**PROVIDED MATERIAL**:
---

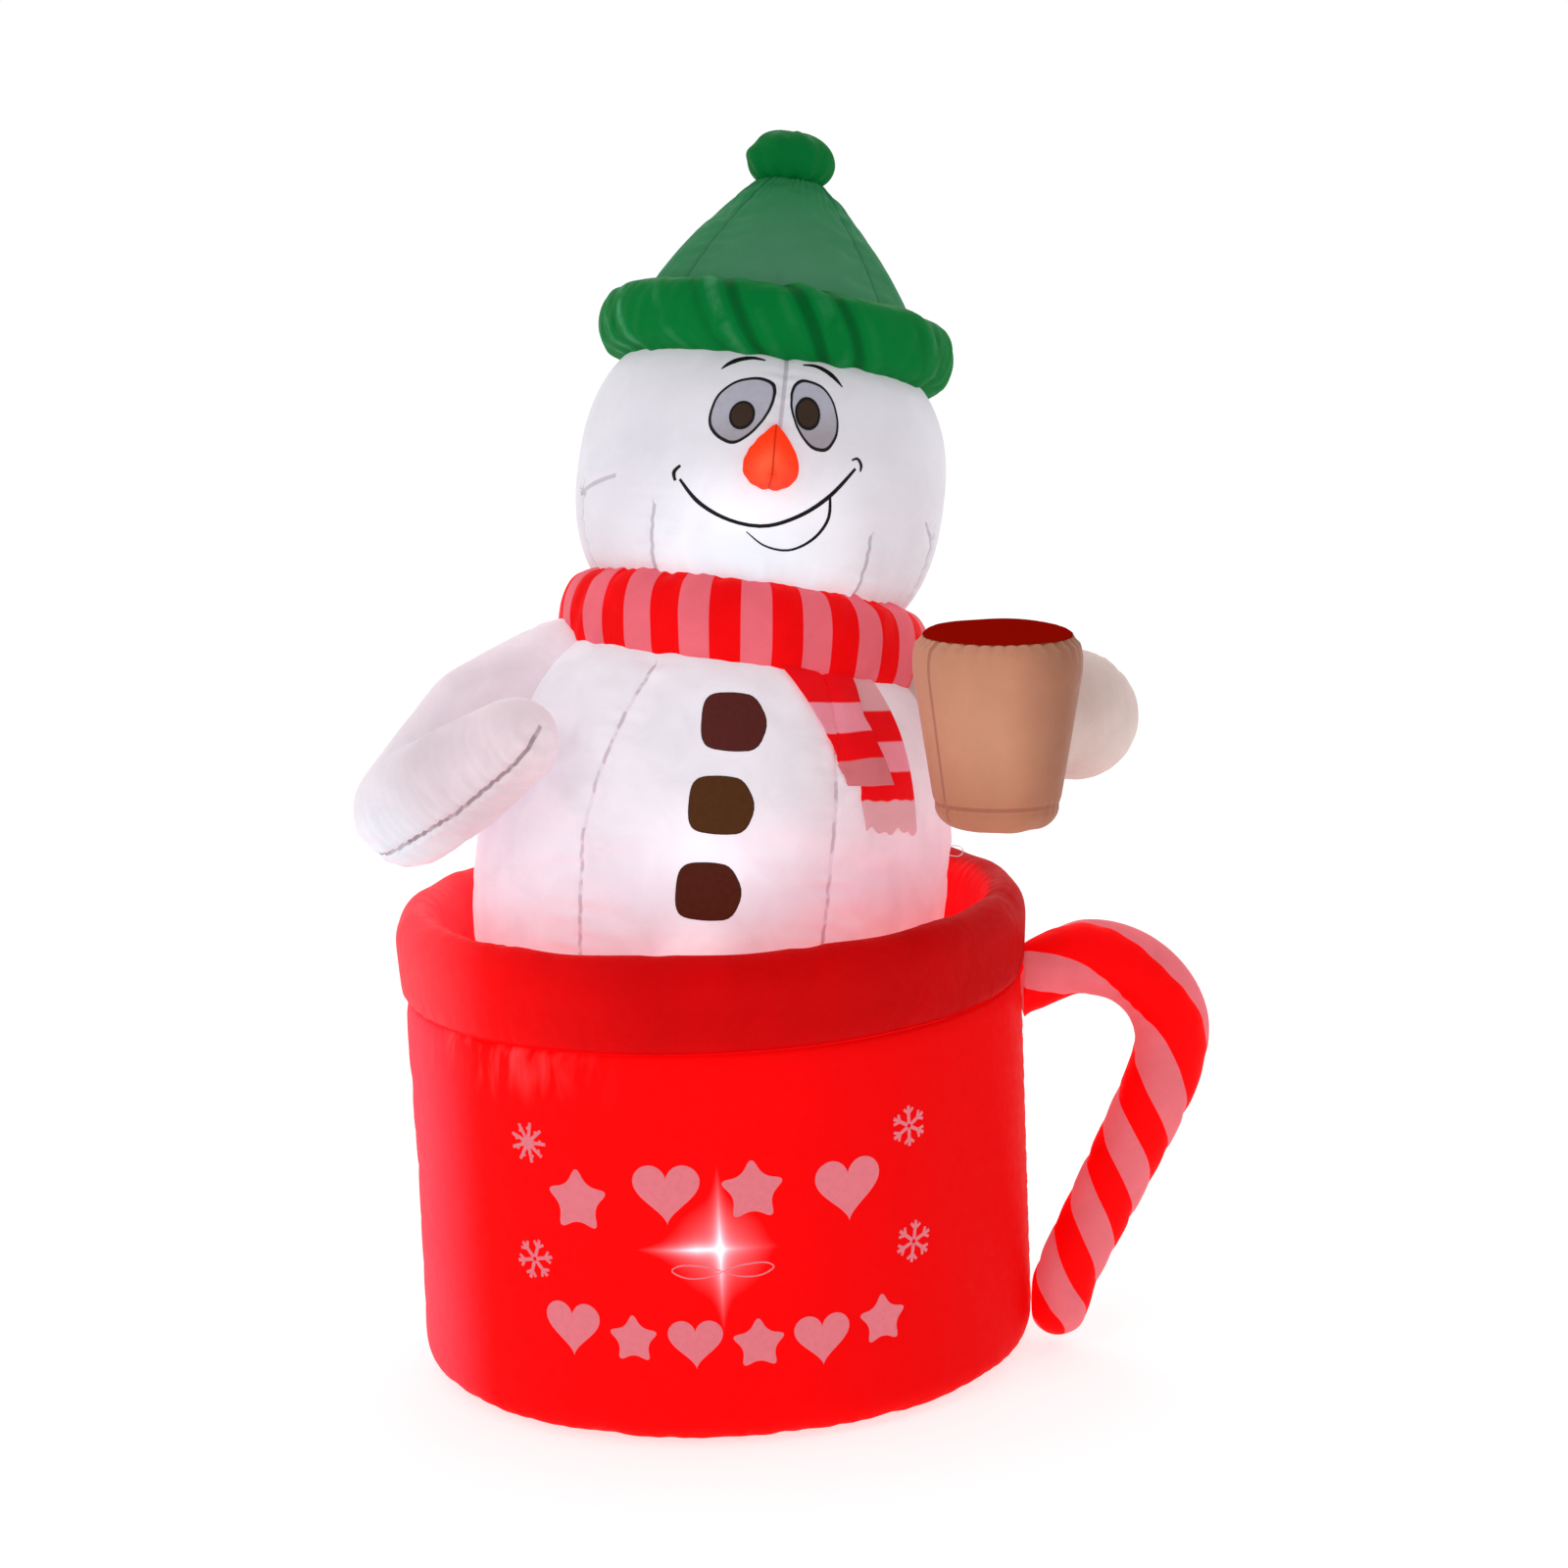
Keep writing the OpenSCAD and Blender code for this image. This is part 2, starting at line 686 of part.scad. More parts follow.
module lamp_lenses() {
    color("lightyellow") at_lamps()
        skin_of(concat([[lamp_r, 0.2]], arc(0, 14, lens_r, lens_r, -38, 90, 12)), 1.2);
}

module lamp_boards() {
    color("khaki") at_lamps() {
        translate([0, 0, -3.5]) cylinder(r = lamp_r - 1.8, h = 1.5);
        translate([-2.5, -2.5, -2]) cube([5, 5, 1.6]);
    }
}

// Webbing that carries each lamp: across the body and the head, and from the front wall in the mug.
strap_ends = [[-337.5, 325.5], [-337, 357], [-160.5, 359.5]];
strap_w = 12;
module lamp_straps() {
    low = -holder_h - 1.2;
    color("white") {
        for (i = [0:2]) translate([strap_ends[i][0], lamps[i + 1].y - strap_w / 2, lamps[i + 1].z + low])
            cube([strap_ends[i][1] - strap_ends[i][0], strap_w, 1]);
        translate([lamps[0].x - strap_w / 2, -mug_r + 4, lamps[0].z + low])
            cube([strap_w, mug_r + lamps[0].y + 6, 1]);
    }
}

// ---- Zipper ----
zip_slit = 7;
tape_w = 14;
tape_t = 1.2;
coil_r = 1.5;
tape_y = -0.3;

module zip_frame() {
    mug_frame(zip_angle, zip_foot_z) children();
}

module zipper_tape() {
    color("darkred") zip_frame() for (side = [-1, 1])
        translate([side * (zip_gap / 2 + tape_w / 2) - tape_w / 2, tape_y - tape_t, 0])
            cube([tape_w, tape_t, zip_len]);
}

module zipper_coil() {
    color("black") zip_frame() for (side = [-1, 1]) difference() {
        translate([side * (zip_gap / 2 + 1.4), tape_y - tape_t, 6]) cylinder(r = coil_r, h = zip_len - 12, $fn = 24);
        translate([-6, tape_y - tape_t, 0]) cube([12, 4, zip_len]);
    }
}

module zipper_stops() {
    color("silver") zip_frame() for (z = [0.5, zip_len - 5.5])
        translate([-3.6, tape_y - tape_t - 2, z]) cube([7.2, 2, 5]);
}

// The slider stands at the closed upper end and runs down.
slider_z = zip_len - 7 - slider_h;
plate_y = tape_y - tape_t - coil_r - 0.4;
plate_t = 1.4;
bail_y = plate_y - plate_t - 2.6;
bail_z = slider_z + slider_h - 5;
pin_r = 1;

module zipper_slider() {
    inner_y = tape_y + 0.5;
    color("silver") zip_frame() {
        translate([-5.5, plate_y - plate_t, slider_z]) cube([11, plate_t, slider_h]);
        translate([-3.2, inner_y, slider_z]) cube([6.4, plate_t, slider_h]);
        translate([-0.5, plate_y - 0.5, slider_z + 2]) cube([1, inner_y - plate_y + 1, slider_h - 4]);
        for (side = [-1, 1]) translate([side * 3 - 0.7, bail_y - 1.6, bail_z - 1.6])
            cube([1.4, plate_y - plate_t - bail_y + 2.1, 3.2]);
        translate([-3, bail_y, bail_z]) rotate([0, 90, 0]) cylinder(r = pin_r, h = 6);
    }
}

module zipper_pull() {
    color("silver") zip_frame() difference() {
        union() {
            translate([-2.1, bail_y, bail_z]) rotate([0, 90, 0]) cylinder(r = 2, h = 4.2);
            translate([-2.1, bail_y - 0.8, bail_z - 8]) cube([4.2, 1.6, 8]);
            translate([-4, bail_y - 0.8, bail_z - 28]) cube([8, 1.6, 21]);
        }
        translate([-3, bail_y, bail_z]) rotate([0, 90, 0]) cylinder(r = pin_r + 0.06, h = 6);
        translate([0, bail_y - 2, bail_z - 23]) rotate([-90, 0, 0]) cylinder(r = 2, h = 4);
    }
}

// ---- Fixings ----
tether_z = 250;
module tether_loops() {
    root_r = body_radius(tether_z) + seam_gap;
    color("white") body_frame() for (side = [-1, 1]) difference() {
        union() {
            translate([side > 0 ? root_r : -root_r - 14, -1.5, tether_z - 8.5]) cube([14, 3, 17]);
            translate([side * (root_r + 14), -1.5, tether_z]) rotate([-90, 0, 0]) cylinder(r = 8.5, h = 3);
        }
        translate([side * (root_r + 14), -3, tether_z]) rotate([-90, 0, 0]) cylinder(r = tether_hole_r, h = 6);
    }
}

tab_in = 424;
tab_out = 484;
tab_w = 30;
module at_stakes() {
    for (a = stake_angles) rotate([0, 0, a]) children();
}

module stake_loops() {
    color("firebrick") at_stakes() difference() {
        union() {
            translate([-tab_w / 2, -tab_out, 0]) cube([tab_w, tab_out - tab_in, 3]);
            translate([0, -tab_out, 0]) cylinder(r = tab_w / 2, h = 3);
        }
        translate([0, -tab_out, -1]) cylinder(r = stake_hole_r + 2.5, h = 5);
    }
}

module stake_grommets() {
    color("goldenrod") at_stakes() translate([0, -tab_out, 0]) {
        tube(stake_hole_r + 2.4, stake_hole_r, 0, 3.2);
        tube(stake_hole_r + 5, stake_hole_r, 3.2, 1);
    }
}

module care_label() {
    color("white") mug_frame(168, 400) translate([-20, -1.4, 0]) cube([40, 0.8, 62]);
}

mug_wall();
mug_base();
mug_rim();
mug_deck();
candy_cane_handle();
body_skin();
neck_baffle();
head_skin();
hat_baffle();
hat_crown();
hat_brim();
pompom();
scarf_ring();
scarf_tail_front();
scarf_tail_back();
right_arm();
left_arm();
cup_skin();
cup_drink();
carrot_nose();
button_top();
button_middle();
button_bottom();
eye_patch_right();
eye_patch_left();
pupil_right();
pupil_left();
blower_panel();
blower_housing();
blower_nut();
blower_gasket();
intake_grille();
grille_screws();
impeller();
impeller_shaft();
motor();
motor_spider();
outlet_guard();
dc_inlet();
light_socket();
light_cable();
lamp_holders();
lamp_lenses();
lamp_boards();
lamp_straps();
zipper_tape();
zipper_coil();
zipper_stops();
zipper_slider();
zipper_pull();
tether_loops();
stake_loops();
stake_grommets();
deck_straps();
care_label();
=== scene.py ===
import math

import bpy
import numpy as np
from mathutils import Matrix, Vector
from mathutils.bvhtree import BVHTree


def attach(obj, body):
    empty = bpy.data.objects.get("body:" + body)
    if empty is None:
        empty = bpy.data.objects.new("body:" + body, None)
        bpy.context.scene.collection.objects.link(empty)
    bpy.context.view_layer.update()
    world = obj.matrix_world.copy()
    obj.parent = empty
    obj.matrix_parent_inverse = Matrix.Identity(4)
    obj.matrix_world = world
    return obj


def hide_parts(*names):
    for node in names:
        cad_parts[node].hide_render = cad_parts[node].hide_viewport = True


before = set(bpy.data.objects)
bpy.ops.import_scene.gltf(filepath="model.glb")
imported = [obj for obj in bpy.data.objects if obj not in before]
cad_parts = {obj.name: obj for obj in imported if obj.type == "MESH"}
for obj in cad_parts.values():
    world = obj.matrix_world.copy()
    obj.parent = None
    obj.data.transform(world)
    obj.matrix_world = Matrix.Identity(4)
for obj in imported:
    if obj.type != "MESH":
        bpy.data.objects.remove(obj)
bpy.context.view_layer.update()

MM = 0.001
TAU = 2 * math.pi
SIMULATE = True

# ---- Frames of the chambers, in millimetres, as the CAD part sets them ----


def unit(v):
    v = np.array(v, float)
    return v / np.linalg.norm(v)


def lean_axes(back, side):
    """Rows are the x, y and z axes of a frame that leans back and towards the handle, in degrees."""
    a, b = math.radians(back), math.radians(side)
    ca, sa, cb, sb = math.cos(a), math.sin(a), math.cos(b), math.sin(b)
    return np.array([[cb, 0, -sb], [-sa * sb, ca, -sa * cb], [ca * sb, sa, ca * cb]])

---

**WHAT NEEDS TO BE DONE**: Exactly and exclusively, reproduce the lines that start at the line containing "mug_wall();" and end at the line containing "imported = [obj", inclusive of both.

**WRITTEN SOLUTION**:
mug_wall();
mug_base();
mug_rim();
mug_deck();
candy_cane_handle();
body_skin();
neck_baffle();
head_skin();
hat_baffle();
hat_crown();
hat_brim();
pompom();
scarf_ring();
scarf_tail_front();
scarf_tail_back();
right_arm();
left_arm();
cup_skin();
cup_drink();
carrot_nose();
button_top();
button_middle();
button_bottom();
eye_patch_right();
eye_patch_left();
pupil_right();
pupil_left();
blower_panel();
blower_housing();
blower_nut();
blower_gasket();
intake_grille();
grille_screws();
impeller();
impeller_shaft();
motor();
motor_spider();
outlet_guard();
dc_inlet();
light_socket();
light_cable();
lamp_holders();
lamp_lenses();
lamp_boards();
lamp_straps();
zipper_tape();
zipper_coil();
zipper_stops();
zipper_slider();
zipper_pull();
tether_loops();
stake_loops();
stake_grommets();
deck_straps();
care_label();
=== scene.py ===
import math

import bpy
import numpy as np
from mathutils import Matrix, Vector
from mathutils.bvhtree import BVHTree


def attach(obj, body):
    empty = bpy.data.objects.get("body:" + body)
    if empty is None:
        empty = bpy.data.objects.new("body:" + body, None)
        bpy.context.scene.collection.objects.link(empty)
    bpy.context.view_layer.update()
    world = obj.matrix_world.copy()
    obj.parent = empty
    obj.matrix_parent_inverse = Matrix.Identity(4)
    obj.matrix_world = world
    return obj


def hide_parts(*names):
    for node in names:
        cad_parts[node].hide_render = cad_parts[node].hide_viewport = True


before = set(bpy.data.objects)
bpy.ops.import_scene.gltf(filepath="model.glb")
imported = [obj for obj in bpy.data.objects if obj not in before]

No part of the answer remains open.